The features Christians lifted from the pagan mysteries are: passing from one state to another—life, through death, to a new life, symbolically through the water ritual. The features Christians lifted from Jewish water rituals are: humble simplicity, a joining to the body of Israel, and an atoning function that secures one access to the future resurrection. The feature both, Jewish and pagan, already shared, was this feature of cleansing sins in preparation to receive this new state and benefit. Christians used that common nexus to build a hybrid ritual, combining their preferred elements of both, to realize their own form of baptism. And when this began, they brought with it even such particulars as baptism for the dead, demonstrating the link to its pagan cultural past, and added joining “the body of Christ” as an analogy to joining “the body of Israel” in Jewish conversion-initiation water rituals. Following Jewish precedent, the rite was pared down to its simplest core, stripped of pomp and regalia and elaborate shows. Following pagan precedent, the rite was conceptualized as a symbolic but metaphysically potent death and resurrection. And following precedents in both Judaism and paganism, this was all tied to a cleansing away of past sins.

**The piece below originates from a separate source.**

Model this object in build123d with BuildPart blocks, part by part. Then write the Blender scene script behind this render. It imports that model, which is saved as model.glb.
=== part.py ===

Baptism was thus no more unique to Christianity than a resurrected or virgin born savior. It was unique only in the way it was syncretized—hybridized—creatively. It was thus unique only in the way that literally every feature of every religion in history is “unique,” which is to say, unique only in creative particulars and combinations, but entirely inspired by (and indeed built out of) influential precedents in surrounding cultures. Christian baptism was, really, just a Mac to a PC: a superficial reconceptualization of an already popular product in its surrounding market culture.